L'art. 2059, a dit le demandeur, porte qu'il y a stellionat 1° lorsqu'on vend ou qu'on hypothèque un immeuble dont on sait n'être pas propriétaire; 2o lorsqu'on présente comme libres des biens hypothéqués, ou que l'on déclare des hypothèques moindres que celles dont ces biens sont chargés. Ainsi voilà deux dispositions bien distinctes. Par la première le stellionat est subordonné à la connaissance qu'a le vendeur de son défaut de droit sur l'immeuble qu'il a vendu. Au contraire, dans les termes de la seconde disposition, le stellionat est indépendant de cette connaissance; et cette différence n'est pas seulement dans la rédaction de l'art. 2059, elle est aussi dans la nature même des choses. En effet, celui qui vend peut être étranger au vice de sa propriété, l'ignorer même, parce que ce vice peut provenir de ses auteurs. Au contraire, quand il s'agit d'hypothèques, le propriétaire ne

peut pas ignorer sa situation. Il connaît nécessairement celles qu'il a consenties; et quant aux hypothèques judiciaires, l'inscription qu'il a fallu prendre pour leur conservation est un fait matériel qui n'a pu lui échapper. Si l'hypothèque est légale, elle ne peut provenir que de la qualité de mari ou de tuteur, qualité que celui qui en est investi n'ignore pas. D'ailleurs il est supposé connaître les obligations que lui impose à cet égard l'art. 2156, et sa mauvaise foi ne peut être mise en question. En effet, cet article punit comme stellionataire les maris et les tuteurs qui dissimulent l'hypothèque légale dont leurs biens sont grevés, et n'avertissent pas de son existence les tiers avec lesquels ils contractent.
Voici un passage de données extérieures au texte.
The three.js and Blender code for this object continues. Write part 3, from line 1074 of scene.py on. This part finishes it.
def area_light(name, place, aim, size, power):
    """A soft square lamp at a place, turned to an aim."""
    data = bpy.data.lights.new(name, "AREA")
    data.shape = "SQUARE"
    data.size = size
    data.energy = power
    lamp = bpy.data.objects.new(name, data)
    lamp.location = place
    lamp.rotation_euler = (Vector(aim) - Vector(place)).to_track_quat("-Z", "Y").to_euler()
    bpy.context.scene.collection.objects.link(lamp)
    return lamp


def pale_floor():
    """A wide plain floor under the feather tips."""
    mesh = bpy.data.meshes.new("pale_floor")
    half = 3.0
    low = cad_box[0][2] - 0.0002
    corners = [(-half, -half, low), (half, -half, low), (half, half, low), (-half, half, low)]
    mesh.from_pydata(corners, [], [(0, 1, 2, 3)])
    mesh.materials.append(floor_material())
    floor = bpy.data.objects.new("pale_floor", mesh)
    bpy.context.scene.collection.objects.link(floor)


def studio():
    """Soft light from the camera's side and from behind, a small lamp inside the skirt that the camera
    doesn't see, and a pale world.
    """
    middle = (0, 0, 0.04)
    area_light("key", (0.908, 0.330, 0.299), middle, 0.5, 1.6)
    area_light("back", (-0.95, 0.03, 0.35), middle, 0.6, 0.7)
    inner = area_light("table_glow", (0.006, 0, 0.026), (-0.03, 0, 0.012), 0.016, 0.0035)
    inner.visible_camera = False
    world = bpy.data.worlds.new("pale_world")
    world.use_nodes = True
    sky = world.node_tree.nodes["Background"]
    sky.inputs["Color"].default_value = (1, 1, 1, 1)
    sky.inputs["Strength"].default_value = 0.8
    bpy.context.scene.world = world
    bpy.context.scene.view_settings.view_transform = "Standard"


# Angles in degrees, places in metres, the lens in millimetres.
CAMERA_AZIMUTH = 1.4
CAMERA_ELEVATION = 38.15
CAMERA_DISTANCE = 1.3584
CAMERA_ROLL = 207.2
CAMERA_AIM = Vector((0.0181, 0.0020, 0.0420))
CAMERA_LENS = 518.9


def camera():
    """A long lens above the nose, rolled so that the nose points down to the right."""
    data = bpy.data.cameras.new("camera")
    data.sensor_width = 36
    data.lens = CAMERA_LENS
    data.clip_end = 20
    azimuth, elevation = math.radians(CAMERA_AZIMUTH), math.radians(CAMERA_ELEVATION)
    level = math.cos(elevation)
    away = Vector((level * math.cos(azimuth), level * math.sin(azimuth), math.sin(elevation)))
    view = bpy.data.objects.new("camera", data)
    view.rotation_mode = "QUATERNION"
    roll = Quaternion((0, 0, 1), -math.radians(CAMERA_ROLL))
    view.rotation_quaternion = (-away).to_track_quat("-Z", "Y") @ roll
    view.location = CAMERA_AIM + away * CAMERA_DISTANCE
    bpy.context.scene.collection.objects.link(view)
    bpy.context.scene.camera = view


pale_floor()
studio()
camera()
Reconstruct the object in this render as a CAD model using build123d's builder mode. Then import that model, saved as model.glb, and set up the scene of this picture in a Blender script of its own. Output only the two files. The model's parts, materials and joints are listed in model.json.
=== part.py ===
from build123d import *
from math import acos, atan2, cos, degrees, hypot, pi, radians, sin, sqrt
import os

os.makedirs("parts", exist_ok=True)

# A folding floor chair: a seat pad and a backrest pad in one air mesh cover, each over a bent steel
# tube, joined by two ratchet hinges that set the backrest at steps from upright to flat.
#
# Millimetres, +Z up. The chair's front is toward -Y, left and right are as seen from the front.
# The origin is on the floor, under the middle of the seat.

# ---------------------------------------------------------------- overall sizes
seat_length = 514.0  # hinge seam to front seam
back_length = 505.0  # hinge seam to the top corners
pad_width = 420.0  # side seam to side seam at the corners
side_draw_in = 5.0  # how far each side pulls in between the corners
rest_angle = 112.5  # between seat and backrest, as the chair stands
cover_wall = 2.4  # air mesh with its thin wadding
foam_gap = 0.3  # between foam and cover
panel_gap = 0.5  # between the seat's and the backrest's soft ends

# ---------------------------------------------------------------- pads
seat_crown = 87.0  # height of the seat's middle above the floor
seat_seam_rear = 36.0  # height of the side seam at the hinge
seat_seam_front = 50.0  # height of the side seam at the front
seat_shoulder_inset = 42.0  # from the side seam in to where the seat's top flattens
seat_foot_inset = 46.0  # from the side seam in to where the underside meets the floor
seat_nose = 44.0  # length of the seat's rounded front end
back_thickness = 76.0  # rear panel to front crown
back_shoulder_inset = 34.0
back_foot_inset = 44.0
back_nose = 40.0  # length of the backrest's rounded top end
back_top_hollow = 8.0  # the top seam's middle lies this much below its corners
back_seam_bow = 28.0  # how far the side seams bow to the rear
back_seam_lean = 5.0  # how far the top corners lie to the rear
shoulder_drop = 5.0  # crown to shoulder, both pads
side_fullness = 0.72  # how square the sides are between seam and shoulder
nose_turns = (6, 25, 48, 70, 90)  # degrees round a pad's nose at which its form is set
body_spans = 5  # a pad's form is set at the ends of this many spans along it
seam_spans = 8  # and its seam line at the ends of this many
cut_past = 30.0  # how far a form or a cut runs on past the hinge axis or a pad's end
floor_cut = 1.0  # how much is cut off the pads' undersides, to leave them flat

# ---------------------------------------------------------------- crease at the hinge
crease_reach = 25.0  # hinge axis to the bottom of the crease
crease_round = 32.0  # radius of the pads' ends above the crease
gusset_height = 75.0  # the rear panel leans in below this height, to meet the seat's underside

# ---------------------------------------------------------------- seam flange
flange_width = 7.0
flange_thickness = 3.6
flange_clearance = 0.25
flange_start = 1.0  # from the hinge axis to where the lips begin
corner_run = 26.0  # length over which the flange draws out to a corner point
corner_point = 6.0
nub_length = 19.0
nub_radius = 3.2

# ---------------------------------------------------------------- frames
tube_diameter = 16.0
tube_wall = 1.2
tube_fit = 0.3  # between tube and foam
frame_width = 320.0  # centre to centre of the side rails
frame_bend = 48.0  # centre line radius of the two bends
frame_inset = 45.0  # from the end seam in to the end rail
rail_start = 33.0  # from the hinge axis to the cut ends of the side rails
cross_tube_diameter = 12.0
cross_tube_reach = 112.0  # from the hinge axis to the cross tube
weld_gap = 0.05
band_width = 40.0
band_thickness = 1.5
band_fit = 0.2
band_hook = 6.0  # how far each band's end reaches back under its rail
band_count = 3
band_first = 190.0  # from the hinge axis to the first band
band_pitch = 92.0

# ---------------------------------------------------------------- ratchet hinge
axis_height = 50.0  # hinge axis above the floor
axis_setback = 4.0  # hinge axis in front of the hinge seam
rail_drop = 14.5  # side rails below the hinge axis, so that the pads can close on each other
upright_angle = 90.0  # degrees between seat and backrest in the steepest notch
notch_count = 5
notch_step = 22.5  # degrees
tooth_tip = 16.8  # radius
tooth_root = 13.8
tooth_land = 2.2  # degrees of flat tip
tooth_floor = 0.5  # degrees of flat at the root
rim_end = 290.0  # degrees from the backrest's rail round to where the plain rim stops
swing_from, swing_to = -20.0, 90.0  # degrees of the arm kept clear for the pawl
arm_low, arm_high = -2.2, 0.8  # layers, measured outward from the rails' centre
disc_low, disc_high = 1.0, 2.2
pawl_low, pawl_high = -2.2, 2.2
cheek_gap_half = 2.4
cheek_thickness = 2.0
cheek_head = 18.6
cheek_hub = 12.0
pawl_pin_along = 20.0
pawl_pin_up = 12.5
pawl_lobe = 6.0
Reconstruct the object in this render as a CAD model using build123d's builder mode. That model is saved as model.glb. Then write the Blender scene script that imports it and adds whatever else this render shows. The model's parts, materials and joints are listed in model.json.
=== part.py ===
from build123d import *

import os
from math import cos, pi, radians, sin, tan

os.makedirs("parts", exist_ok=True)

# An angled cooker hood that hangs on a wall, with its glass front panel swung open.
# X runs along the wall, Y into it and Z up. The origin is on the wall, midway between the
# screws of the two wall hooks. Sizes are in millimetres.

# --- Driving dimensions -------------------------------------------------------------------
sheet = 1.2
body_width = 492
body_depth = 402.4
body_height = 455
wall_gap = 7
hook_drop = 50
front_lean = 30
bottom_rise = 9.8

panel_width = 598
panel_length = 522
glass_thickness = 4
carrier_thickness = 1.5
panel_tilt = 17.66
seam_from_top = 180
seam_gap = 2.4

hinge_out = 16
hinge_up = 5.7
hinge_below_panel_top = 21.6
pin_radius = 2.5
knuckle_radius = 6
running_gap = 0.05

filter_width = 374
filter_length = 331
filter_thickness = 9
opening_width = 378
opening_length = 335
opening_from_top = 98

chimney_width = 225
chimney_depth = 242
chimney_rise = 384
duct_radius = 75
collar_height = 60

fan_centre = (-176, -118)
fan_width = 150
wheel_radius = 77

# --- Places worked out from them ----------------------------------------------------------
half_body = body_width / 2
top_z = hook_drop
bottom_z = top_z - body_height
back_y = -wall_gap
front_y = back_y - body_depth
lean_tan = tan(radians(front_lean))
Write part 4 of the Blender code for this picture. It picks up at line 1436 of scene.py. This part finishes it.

A plus forte raison, le mari qui non seulement n'avertit pas celui avec lequel il traite, mais qui le trompe par une déclaration mensongère, doit-il être déclaré stellionataire, et c'est précisément le cas où se trouve le sieur Larroque. Il est donc évident qu'en admettant, en pareil cas, une prétendue erreur de droit, la cour d'appel de Toulouse a neutralisé l'effet des art. 2059.et 2156 du Cod. civ., dont l'objet principal est de forcer les maris et les tuteurs à faire inscrire les hypothèques légales qui grèvent leurs biens, pour rassurer les tiers contre mensonge et la fraude.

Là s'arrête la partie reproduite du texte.